I don’t consider myself super-productive. I am, however, less stressed than many people seem to be. I’ve been learning to keep realistic expectations, get rid of less-important tasks, and work in quick, small, useful chunks.

Realistic expectations: We tend to overestimate how much we can do, particularly if we’re looking a week or two ahead. Even if last week was derailed by interruptions, we hope next week will be a smooth ride. I’m guilty of this myself. I compensate by expecting little of myself – just one to three important tasks each day, moving forward a little bit at a time. If I find myself with spare time and motivation, I check my other tasks for something to work on. It’s okay if I end up procrastinating something. That usually means I spent the time on something I valued more.

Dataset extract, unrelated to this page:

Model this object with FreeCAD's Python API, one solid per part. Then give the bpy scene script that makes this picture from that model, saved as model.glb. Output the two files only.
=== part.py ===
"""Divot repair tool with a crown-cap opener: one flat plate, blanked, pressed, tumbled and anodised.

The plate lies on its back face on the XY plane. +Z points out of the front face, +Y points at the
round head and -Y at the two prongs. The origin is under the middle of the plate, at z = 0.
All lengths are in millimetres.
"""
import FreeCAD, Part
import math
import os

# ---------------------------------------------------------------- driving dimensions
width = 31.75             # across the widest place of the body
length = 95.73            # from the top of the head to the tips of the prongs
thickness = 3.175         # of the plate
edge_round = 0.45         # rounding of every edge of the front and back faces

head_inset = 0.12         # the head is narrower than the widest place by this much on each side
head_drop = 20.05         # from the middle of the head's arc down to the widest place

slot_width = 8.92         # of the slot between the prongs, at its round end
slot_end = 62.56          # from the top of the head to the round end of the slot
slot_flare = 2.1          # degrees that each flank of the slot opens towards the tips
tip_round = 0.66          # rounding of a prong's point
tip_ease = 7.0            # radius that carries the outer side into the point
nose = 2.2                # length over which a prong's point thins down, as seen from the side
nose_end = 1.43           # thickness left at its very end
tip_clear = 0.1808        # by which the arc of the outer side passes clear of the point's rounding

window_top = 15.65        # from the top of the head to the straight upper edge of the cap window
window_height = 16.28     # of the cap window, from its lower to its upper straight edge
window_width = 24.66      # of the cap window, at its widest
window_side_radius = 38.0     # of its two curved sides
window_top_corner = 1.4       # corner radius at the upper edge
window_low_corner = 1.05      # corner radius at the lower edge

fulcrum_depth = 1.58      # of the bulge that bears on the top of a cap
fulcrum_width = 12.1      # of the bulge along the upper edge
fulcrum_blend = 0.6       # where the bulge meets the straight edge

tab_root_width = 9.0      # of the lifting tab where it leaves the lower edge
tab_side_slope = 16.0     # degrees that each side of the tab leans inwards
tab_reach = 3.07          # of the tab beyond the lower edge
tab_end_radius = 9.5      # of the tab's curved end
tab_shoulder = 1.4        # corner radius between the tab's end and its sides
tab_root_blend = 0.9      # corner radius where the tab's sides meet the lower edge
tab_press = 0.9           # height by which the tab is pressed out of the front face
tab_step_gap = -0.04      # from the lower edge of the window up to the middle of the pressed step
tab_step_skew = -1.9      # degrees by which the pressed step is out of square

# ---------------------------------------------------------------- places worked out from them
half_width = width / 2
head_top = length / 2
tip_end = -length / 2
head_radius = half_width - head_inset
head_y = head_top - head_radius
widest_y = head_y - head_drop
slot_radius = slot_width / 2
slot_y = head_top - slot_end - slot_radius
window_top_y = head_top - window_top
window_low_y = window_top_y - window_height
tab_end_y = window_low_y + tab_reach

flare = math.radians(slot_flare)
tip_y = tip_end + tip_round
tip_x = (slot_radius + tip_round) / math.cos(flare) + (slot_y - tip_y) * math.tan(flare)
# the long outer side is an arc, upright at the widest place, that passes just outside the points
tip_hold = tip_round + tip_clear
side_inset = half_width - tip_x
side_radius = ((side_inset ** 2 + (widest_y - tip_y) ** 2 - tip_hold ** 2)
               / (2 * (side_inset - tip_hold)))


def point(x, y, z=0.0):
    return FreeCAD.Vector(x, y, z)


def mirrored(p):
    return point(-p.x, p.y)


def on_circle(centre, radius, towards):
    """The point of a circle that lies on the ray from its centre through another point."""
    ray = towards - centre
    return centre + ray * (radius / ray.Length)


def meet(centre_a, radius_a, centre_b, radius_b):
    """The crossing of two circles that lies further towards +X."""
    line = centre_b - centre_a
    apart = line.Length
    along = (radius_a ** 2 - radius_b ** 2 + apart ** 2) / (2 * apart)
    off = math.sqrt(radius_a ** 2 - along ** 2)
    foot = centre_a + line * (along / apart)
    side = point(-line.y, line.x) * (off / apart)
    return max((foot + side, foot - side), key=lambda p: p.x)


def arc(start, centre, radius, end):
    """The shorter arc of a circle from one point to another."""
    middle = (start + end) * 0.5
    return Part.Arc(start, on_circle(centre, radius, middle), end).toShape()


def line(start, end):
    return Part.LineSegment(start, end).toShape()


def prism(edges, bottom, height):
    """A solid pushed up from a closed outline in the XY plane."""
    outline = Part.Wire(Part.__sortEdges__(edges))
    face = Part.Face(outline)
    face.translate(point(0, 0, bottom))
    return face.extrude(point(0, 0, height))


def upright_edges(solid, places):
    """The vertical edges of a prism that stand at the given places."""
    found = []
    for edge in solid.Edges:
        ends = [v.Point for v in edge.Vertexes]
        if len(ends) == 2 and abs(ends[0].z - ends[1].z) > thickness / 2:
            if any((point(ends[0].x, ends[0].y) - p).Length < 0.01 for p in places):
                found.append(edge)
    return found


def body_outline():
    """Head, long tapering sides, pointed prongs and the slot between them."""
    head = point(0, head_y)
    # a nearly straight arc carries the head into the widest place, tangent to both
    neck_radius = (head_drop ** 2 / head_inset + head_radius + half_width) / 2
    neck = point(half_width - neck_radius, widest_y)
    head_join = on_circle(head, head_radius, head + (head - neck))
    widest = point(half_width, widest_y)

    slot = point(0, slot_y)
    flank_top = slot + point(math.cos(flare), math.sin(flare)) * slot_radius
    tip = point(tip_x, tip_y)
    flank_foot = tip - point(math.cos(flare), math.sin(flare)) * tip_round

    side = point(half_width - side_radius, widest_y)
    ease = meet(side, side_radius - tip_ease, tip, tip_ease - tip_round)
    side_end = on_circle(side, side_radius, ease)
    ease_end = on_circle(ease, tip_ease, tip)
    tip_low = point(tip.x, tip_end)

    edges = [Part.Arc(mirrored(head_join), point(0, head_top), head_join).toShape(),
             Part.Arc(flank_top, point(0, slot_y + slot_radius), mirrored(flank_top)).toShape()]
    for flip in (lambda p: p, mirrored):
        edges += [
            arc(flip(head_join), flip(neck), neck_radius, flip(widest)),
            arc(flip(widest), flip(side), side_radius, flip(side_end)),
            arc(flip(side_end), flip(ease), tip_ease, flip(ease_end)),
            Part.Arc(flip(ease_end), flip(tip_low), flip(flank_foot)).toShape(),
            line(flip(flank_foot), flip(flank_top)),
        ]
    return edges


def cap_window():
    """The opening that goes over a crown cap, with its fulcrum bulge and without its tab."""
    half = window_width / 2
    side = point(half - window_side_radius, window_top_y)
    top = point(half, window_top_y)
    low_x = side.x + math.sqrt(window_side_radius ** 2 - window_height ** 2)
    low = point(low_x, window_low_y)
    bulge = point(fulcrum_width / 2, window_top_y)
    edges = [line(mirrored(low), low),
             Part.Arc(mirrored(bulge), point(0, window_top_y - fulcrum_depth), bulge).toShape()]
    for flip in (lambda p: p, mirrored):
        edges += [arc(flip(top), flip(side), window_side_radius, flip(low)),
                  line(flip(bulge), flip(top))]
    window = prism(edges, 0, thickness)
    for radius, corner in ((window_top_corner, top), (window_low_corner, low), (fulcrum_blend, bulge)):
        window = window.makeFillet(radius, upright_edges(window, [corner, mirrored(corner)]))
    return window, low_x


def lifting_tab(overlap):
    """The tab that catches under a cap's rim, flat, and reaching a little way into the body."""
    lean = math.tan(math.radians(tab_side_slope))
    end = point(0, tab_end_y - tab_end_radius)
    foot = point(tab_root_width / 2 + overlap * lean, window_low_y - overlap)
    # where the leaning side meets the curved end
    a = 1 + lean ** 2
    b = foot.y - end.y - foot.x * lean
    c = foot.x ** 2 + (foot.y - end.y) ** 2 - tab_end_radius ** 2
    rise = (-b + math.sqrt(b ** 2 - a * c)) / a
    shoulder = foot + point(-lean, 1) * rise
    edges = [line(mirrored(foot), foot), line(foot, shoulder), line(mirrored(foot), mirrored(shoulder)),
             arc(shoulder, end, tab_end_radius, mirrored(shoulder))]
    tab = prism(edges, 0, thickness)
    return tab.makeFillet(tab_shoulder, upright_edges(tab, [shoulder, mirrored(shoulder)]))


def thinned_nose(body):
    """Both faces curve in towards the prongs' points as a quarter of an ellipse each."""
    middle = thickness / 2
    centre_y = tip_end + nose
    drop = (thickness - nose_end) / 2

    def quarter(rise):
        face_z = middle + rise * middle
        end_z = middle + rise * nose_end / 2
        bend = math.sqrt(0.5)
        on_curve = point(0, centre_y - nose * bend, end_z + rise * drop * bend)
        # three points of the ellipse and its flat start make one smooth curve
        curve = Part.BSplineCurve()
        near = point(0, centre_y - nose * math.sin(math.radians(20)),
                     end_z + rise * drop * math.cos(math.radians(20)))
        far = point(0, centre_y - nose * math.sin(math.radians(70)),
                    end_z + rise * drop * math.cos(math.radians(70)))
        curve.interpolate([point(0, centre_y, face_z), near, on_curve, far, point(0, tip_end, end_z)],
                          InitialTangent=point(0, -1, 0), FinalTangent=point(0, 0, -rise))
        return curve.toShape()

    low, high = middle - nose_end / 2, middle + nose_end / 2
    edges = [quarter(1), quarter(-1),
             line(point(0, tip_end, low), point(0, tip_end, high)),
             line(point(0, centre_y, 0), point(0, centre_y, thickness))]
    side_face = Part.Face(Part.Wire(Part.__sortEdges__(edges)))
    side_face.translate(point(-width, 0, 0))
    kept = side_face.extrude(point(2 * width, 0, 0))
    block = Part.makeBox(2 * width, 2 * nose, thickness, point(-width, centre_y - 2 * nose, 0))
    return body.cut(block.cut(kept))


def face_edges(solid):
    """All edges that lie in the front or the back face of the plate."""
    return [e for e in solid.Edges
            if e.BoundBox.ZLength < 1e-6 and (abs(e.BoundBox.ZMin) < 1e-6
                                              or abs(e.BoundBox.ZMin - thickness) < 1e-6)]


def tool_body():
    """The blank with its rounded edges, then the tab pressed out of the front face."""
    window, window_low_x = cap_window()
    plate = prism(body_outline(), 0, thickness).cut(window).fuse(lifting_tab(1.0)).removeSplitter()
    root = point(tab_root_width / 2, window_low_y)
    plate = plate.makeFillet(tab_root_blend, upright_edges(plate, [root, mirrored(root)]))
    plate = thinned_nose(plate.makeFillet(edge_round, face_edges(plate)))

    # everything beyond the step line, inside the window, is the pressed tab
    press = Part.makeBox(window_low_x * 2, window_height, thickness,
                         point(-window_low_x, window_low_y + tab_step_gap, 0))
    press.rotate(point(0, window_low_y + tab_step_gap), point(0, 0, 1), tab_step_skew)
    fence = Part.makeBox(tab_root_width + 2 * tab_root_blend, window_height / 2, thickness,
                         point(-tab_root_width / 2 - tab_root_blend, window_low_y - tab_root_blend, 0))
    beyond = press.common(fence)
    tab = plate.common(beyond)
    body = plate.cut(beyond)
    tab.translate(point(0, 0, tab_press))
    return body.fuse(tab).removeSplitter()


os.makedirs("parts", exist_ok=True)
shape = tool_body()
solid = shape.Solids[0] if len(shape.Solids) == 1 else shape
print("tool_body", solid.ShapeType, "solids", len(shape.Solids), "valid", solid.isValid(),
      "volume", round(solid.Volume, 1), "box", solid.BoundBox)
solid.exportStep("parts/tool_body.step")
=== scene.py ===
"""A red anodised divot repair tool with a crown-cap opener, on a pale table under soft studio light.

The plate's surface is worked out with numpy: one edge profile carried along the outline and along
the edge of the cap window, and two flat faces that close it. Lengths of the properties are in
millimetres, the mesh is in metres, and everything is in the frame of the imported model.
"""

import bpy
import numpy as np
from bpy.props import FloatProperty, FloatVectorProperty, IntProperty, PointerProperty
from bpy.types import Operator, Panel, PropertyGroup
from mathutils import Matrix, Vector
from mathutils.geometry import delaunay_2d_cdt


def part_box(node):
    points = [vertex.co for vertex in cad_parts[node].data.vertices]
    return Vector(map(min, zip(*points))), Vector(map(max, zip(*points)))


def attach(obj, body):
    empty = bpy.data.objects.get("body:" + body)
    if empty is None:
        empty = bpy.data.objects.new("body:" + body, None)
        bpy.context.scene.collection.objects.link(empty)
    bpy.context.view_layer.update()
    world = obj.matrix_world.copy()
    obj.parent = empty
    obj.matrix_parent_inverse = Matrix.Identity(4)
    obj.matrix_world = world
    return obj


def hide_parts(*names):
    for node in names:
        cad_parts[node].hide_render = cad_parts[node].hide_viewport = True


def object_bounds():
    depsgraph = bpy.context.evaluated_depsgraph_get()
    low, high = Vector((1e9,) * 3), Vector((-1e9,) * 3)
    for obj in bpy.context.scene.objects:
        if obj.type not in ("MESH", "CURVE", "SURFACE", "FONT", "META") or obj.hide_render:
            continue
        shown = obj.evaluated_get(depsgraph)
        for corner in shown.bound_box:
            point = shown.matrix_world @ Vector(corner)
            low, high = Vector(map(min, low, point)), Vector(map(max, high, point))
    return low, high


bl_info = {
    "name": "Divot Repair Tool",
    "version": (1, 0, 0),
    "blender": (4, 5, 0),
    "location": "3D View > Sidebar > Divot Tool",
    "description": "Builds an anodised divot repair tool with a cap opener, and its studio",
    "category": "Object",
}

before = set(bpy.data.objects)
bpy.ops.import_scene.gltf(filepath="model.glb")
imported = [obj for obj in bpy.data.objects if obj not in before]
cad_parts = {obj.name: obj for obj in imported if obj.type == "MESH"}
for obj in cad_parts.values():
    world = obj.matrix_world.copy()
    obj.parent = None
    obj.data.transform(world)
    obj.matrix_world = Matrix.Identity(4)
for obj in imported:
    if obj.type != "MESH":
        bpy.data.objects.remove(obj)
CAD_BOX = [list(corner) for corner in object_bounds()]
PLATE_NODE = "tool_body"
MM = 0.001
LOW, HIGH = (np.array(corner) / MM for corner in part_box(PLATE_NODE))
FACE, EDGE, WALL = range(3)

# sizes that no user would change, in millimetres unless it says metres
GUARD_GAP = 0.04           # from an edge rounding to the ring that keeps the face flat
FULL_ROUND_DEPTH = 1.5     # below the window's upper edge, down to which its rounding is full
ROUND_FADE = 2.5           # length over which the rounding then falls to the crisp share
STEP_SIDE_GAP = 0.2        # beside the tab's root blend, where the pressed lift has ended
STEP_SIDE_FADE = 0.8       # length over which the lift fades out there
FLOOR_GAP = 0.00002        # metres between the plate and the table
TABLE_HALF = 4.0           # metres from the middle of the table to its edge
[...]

Ruthless elimination: “But how do I motivate myself?” This is another thing that people often struggle with. I use different strategies depending on what I need. For example, I’m currently working on a project with a high risk of failure and a fair bit of work. For me, it helps to amplify the perceived benefits, downplay the small pieces of work that I need to do (it’s just a small task), and downplay the risks (failure isn’t all that bad). On some other projects, I might decide that my lack of motivation is a clue that I should just wrap up the project, get rid of specific tasks, delegate work, or transform those tasks into things I might enjoy more.

Rapid exploration: After I adjust for realistic expectations and get rid of tasks through ruthless elimination, I think of tiny tasks that will help me move towards my goals. That way, I can explore and get feedback faster. Then I try to get as much value as I can from those steps, usually ending up with blog post ideas and lessons learned in addition to the thing itself. This also means that I can squeeze work into 15- to 2-hour chunks instead of waiting for a 4-hour span of uninterrupted, energetic time.

There are a bunch of other things that help me out (keeping outlines of projects and tasks in Org Mode, documenting as much as I can, knowing my tools well), but those three behaviours above seem to be different from the way many people around me work. Hope that helps!